To do:
Each record below must be returned exactly as shown.

Entries shown:
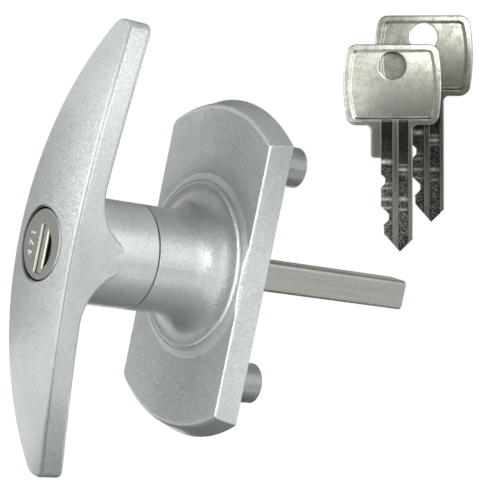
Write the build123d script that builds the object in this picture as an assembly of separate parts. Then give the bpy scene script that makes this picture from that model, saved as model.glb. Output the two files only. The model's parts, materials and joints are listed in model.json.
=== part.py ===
from build123d import *
import os
from math import asin, cos, degrees, radians, sin, sqrt

# A locking T handle for a garage door, in millimetres.
# +Z is up, +X to the right and +Y into the door, for someone who stands outside the door.
# The origin is on the spindle's axis, in the plane of the door's face, where the escutcheon seats.

# Escutcheon: a drafted round disc with two flats, a trumpet shaped hub and two fixing posts
plate_radius = 43.65
plate_half_width = 25.4
plate_thickness = 5.15
end_draft = 2.1
flat_draft = 2.6
plate_wall = 2.3
end_rounding = 1.6
long_edge_rounding = 0.4
hub_radius = 13.5
hub_length = 24.05
hub_flare_rim = 21.0
hub_rim_height = 0.45
hub_rim_slope = 0.6
hub_rim_rounding = 0.3
hub_ring_radius = 22.2
hub_ring_foot = 23.9
hub_ring_height = 0.6
boss_radius = 14.0
boss_back = 3.6
core_depth = 8.0
core_step = 1.0
core_rib_count = 8
core_rib_thickness = 1.6
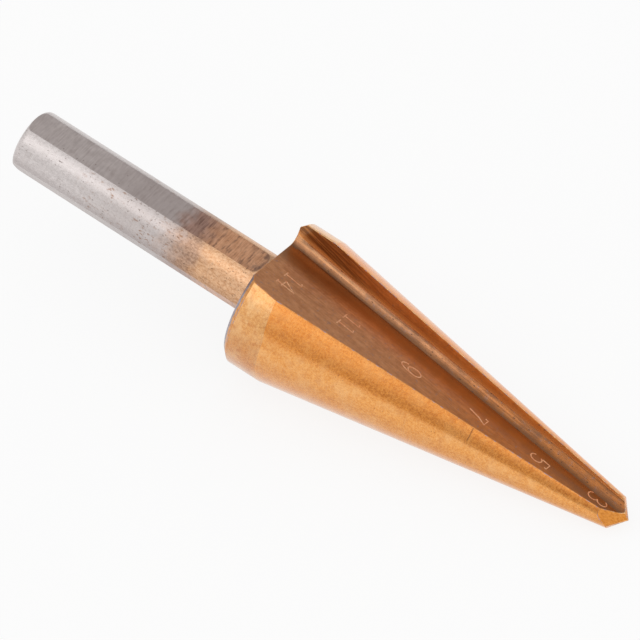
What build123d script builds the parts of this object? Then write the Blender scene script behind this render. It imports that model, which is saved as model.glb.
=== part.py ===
"""Taper drill for sheet metal: a fluted cone on a three-flat shank, ground from one bar.

The drill lies as it comes to rest, on the taper, with its flute up and its shank off the table.
The origin is at the bottom centre of its bounding box, +X runs from the shank to the point, and
+Z is up. Lengths are in millimetres and angles in degrees. A turn is measured about the drill's
axis, from straight up towards +Y.
"""
from build123d import *
from math import cos, radians, sin, sqrt, tan
import os

# ---------------------------------------------------------------- driving dimensions
# Shank
shank_diameter = 6.0
shank_length = 25.5
end_round = 0.6
flat_count = 3
flat_depth = 0.3            # ground away below the round
flat_turn = 1.0             # middle of the first flat
runout_radius = 1.0         # corner of the wheel that grinds the flats
neck_length = 0.7           # full round left between the flats and the body
neck_fillet = 0.25

# Body
body_diameter = 14.0
land_length = 3.65          # from the back face to the start of the taper
back_chamfer = 0.55
nose_length = 37.4          # from the back face to the apex of the point
taper_angle = 9.5           # half angle of the taper
point_angle = 102.0         # included angle of the point
seam_turn = 177.0           # where the turned faces close, beside the line that it rests on

# Heel relief: the taper's trailing side is ground by a wider cone, on an axis set to one side
relief_depth = 0.11
relief_offset = 0.4         # between the two axes
relief_turn = -26.5         # where the relief is deepest

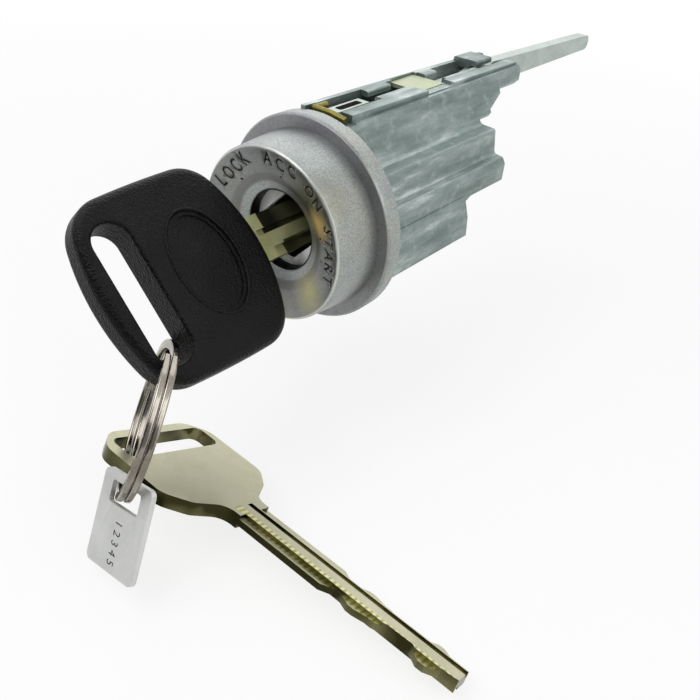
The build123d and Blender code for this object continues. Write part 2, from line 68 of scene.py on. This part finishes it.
# Nose and flange: places along the axis, radii about it, and the softness of a colour's edge
NOSE_FRONT_Y = -12.2 * MM
NOSE_RIM_Y = -11.8 * MM
NOSE_BACK_R = 15.55 * MM
FLANGE_FACE_Y = -2.9 * MM
DISH_RIM_R = 14.5 * MM
DISH_MID_R = 10.1 * MM
DISH_MID_DEPTH = 1.45 * MM
DISH_BACK_Y = -10.0 * MM
BORE_R = 7.0 * MM
SOFT = 0.1 * MM

# Stamped words: middle in degrees, radius and letter step in mm, and the index dot in degrees
WORDS = (
    ("LOCK", 135.6, 12.25, 2.45, 135.6),
    ("ACC", 82.3, 12.6, 2.6, 82.7),
    ("ON", 46.8, 12.7, 2.35, 48.5),
    ("START", 3.4, 12.35, 2.1, 14.5),
)
LETTER_SIZE = 3.5 * MM
LETTER_NARROW = 0.72
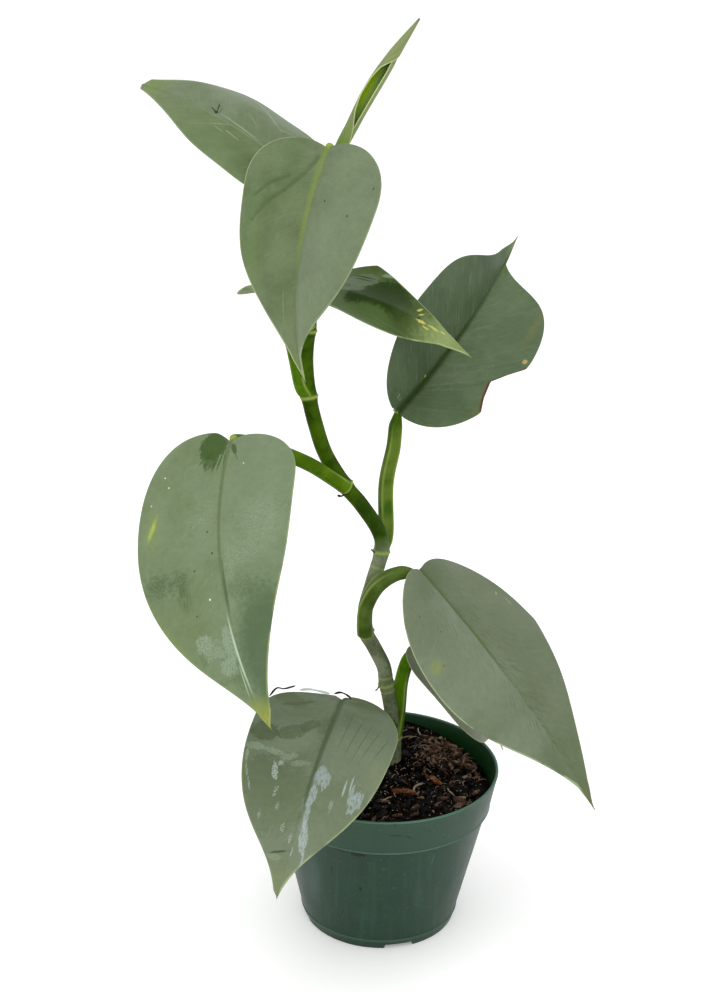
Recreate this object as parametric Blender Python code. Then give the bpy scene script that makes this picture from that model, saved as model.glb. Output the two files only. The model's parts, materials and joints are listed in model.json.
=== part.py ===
"""A young climbing philodendron with arrow-shaped silver leaves, rooted in soil in a small round nursery pot.

Sizes are in millimetres and angles in degrees, and meshes are turned to metres where they are made.
+Z is up, and -Y is the side that a viewer in front sees. Places in this script are measured from the
pot's axis, and the last step moves the origin to the middle of the base of the whole plant's box.
"""

import math
import random
from dataclasses import dataclass

import bmesh
import bpy
import numpy as np
from mathutils import Matrix

for old in list(bpy.data.objects):
    bpy.data.objects.remove(old, do_unlink=True)

MM = 0.001
GAP = 0.3  # clearance between touching pieces
MERGE_DISTANCE = 1e-6  # metres

# The pot: a thin moulded nursery pot, a 4 1/4 inch rim on a tapered body
POT_RIM_RADIUS = 54.0
POT_HEIGHT = 77.0
POT_FOOT_RADIUS = 36.0
POT_WALL = 1.3
BAND_BOTTOM = 59.0  # underside of the wider band below the rim
BAND_BOTTOM_RADIUS = 50.6
BODY_TOP_RADIUS = 49.6
FOOT_HEIGHT = 2.6
FOOT_RIDGE_HEIGHT = 4.8
FOOT_RIDGE = 0.35
FOOT_RING_WIDTH = 2.6
FOOT_DRAFT = 0.4  # how far the ring's inner side leans
RIDGE_SLOPE = 0.5
CORNER = 1.0  # chamfer where the wall meets the floor, and below the step inside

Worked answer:
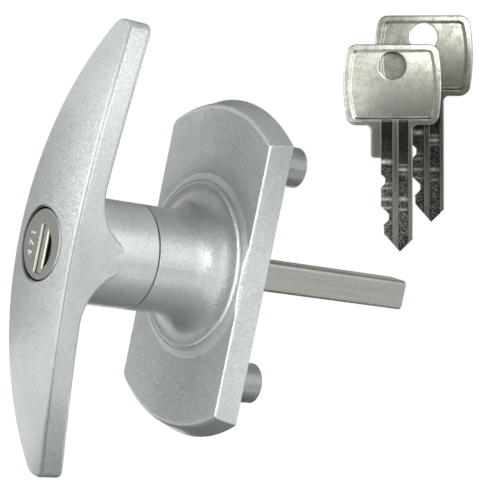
Write the build123d script that builds the object in this picture as an assembly of separate parts. Then give the bpy scene script that makes this picture from that model, saved as model.glb. Output the two files only. The model's parts, materials and joints are listed in model.json.
=== part.py ===
from build123d import *
import os
from math import asin, cos, degrees, radians, sin, sqrt

# A locking T handle for a garage door, in millimetres.
# +Z is up, +X to the right and +Y into the door, for someone who stands outside the door.
# The origin is on the spindle's axis, in the plane of the door's face, where the escutcheon seats.

# Escutcheon: a drafted round disc with two flats, a trumpet shaped hub and two fixing posts
plate_radius = 43.65
plate_half_width = 25.4
plate_thickness = 5.15
end_draft = 2.1
flat_draft = 2.6
plate_wall = 2.3
end_rounding = 1.6
long_edge_rounding = 0.4
hub_radius = 13.5
hub_length = 24.05
hub_flare_rim = 21.0
hub_rim_height = 0.45
hub_rim_slope = 0.6
hub_rim_rounding = 0.3
hub_ring_radius = 22.2
hub_ring_foot = 23.9
hub_ring_height = 0.6
boss_radius = 14.0
boss_back = 3.6
core_depth = 8.0
core_step = 1.0
core_rib_count = 8
core_rib_thickness = 1.6
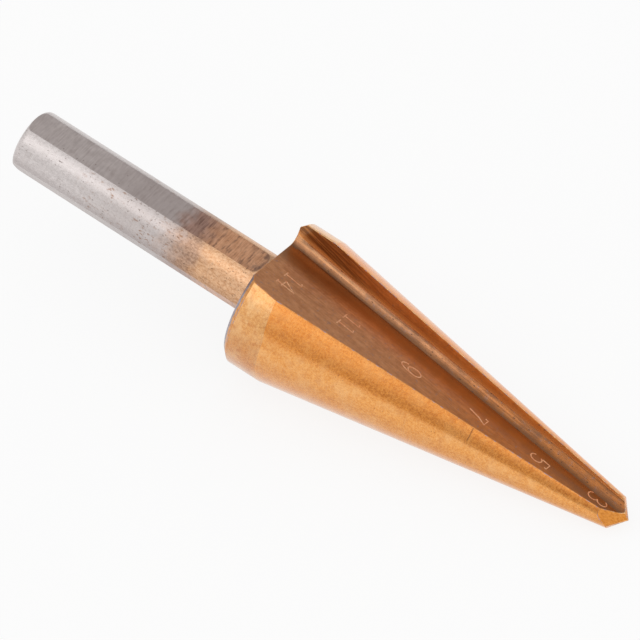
What build123d script builds the parts of this object? Then write the Blender scene script behind this render. It imports that model, which is saved as model.glb.
=== part.py ===
"""Taper drill for sheet metal: a fluted cone on a three-flat shank, ground from one bar.

The drill lies as it comes to rest, on the taper, with its flute up and its shank off the table.
The origin is at the bottom centre of its bounding box, +X runs from the shank to the point, and
+Z is up. Lengths are in millimetres and angles in degrees. A turn is measured about the drill's
axis, from straight up towards +Y.
"""
from build123d import *
from math import cos, radians, sin, sqrt, tan
import os

# ---------------------------------------------------------------- driving dimensions
# Shank
shank_diameter = 6.0
shank_length = 25.5
end_round = 0.6
flat_count = 3
flat_depth = 0.3            # ground away below the round
flat_turn = 1.0             # middle of the first flat
runout_radius = 1.0         # corner of the wheel that grinds the flats
neck_length = 0.7           # full round left between the flats and the body
neck_fillet = 0.25

# Body
body_diameter = 14.0
land_length = 3.65          # from the back face to the start of the taper
back_chamfer = 0.55
nose_length = 37.4          # from the back face to the apex of the point
taper_angle = 9.5           # half angle of the taper
point_angle = 102.0         # included angle of the point
seam_turn = 177.0           # where the turned faces close, beside the line that it rests on

# Heel relief: the taper's trailing side is ground by a wider cone, on an axis set to one side
relief_depth = 0.11
relief_offset = 0.4         # between the two axes
relief_turn = -26.5         # where the relief is deepest

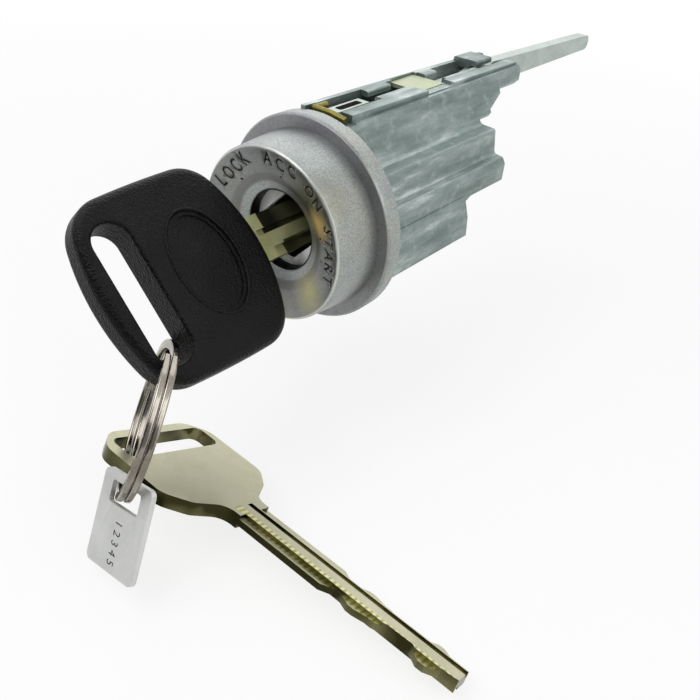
The build123d and Blender code for this object continues. Write part 2, from line 68 of scene.py on. This part finishes it.
# Nose and flange: places along the axis, radii about it, and the softness of a colour's edge
NOSE_FRONT_Y = -12.2 * MM
NOSE_RIM_Y = -11.8 * MM
NOSE_BACK_R = 15.55 * MM
FLANGE_FACE_Y = -2.9 * MM
DISH_RIM_R = 14.5 * MM
DISH_MID_R = 10.1 * MM
DISH_MID_DEPTH = 1.45 * MM
DISH_BACK_Y = -10.0 * MM
BORE_R = 7.0 * MM
SOFT = 0.1 * MM

# Stamped words: middle in degrees, radius and letter step in mm, and the index dot in degrees
WORDS = (
    ("LOCK", 135.6, 12.25, 2.45, 135.6),
    ("ACC", 82.3, 12.6, 2.6, 82.7),
    ("ON", 46.8, 12.7, 2.35, 48.5),
    ("START", 3.4, 12.35, 2.1, 14.5),
)
LETTER_SIZE = 3.5 * MM
LETTER_NARROW = 0.72
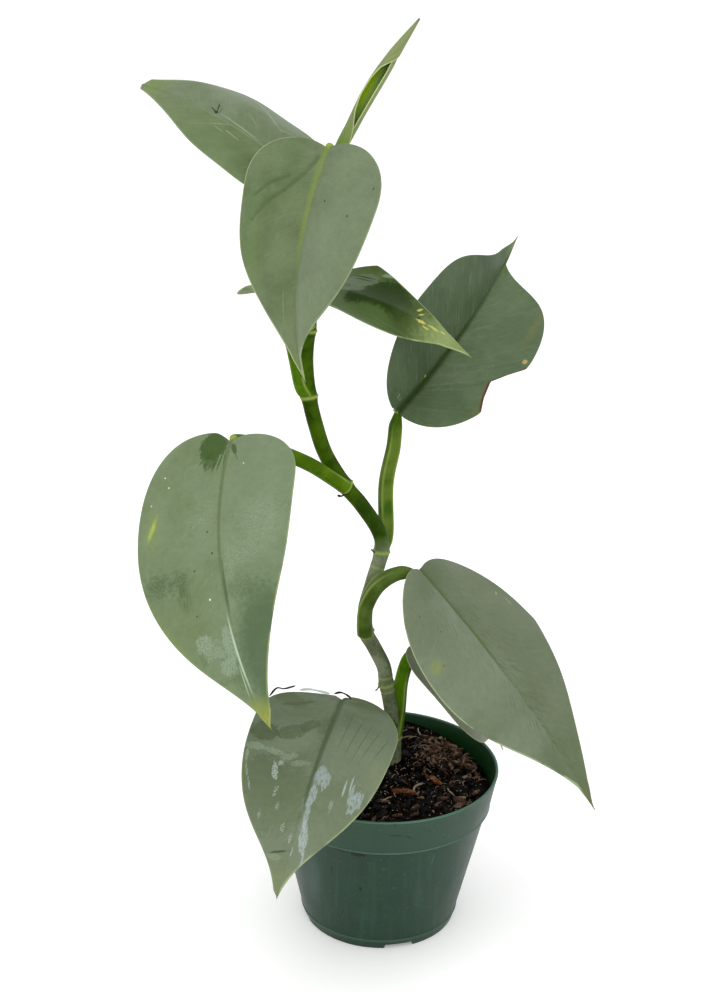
Recreate this object as parametric Blender Python code. Then give the bpy scene script that makes this picture from that model, saved as model.glb. Output the two files only. The model's parts, materials and joints are listed in model.json.
=== part.py ===
"""A young climbing philodendron with arrow-shaped silver leaves, rooted in soil in a small round nursery pot.

Sizes are in millimetres and angles in degrees, and meshes are turned to metres where they are made.
+Z is up, and -Y is the side that a viewer in front sees. Places in this script are measured from the
pot's axis, and the last step moves the origin to the middle of the base of the whole plant's box.
"""

import math
import random
from dataclasses import dataclass

import bmesh
import bpy
import numpy as np
from mathutils import Matrix

for old in list(bpy.data.objects):
    bpy.data.objects.remove(old, do_unlink=True)

MM = 0.001
GAP = 0.3  # clearance between touching pieces
MERGE_DISTANCE = 1e-6  # metres

# The pot: a thin moulded nursery pot, a 4 1/4 inch rim on a tapered body
POT_RIM_RADIUS = 54.0
POT_HEIGHT = 77.0
POT_FOOT_RADIUS = 36.0
POT_WALL = 1.3
BAND_BOTTOM = 59.0  # underside of the wider band below the rim
BAND_BOTTOM_RADIUS = 50.6
BODY_TOP_RADIUS = 49.6
FOOT_HEIGHT = 2.6
FOOT_RIDGE_HEIGHT = 4.8
FOOT_RIDGE = 0.35
FOOT_RING_WIDTH = 2.6
FOOT_DRAFT = 0.4  # how far the ring's inner side leans
RIDGE_SLOPE = 0.5
CORNER = 1.0  # chamfer where the wall meets the floor, and below the step inside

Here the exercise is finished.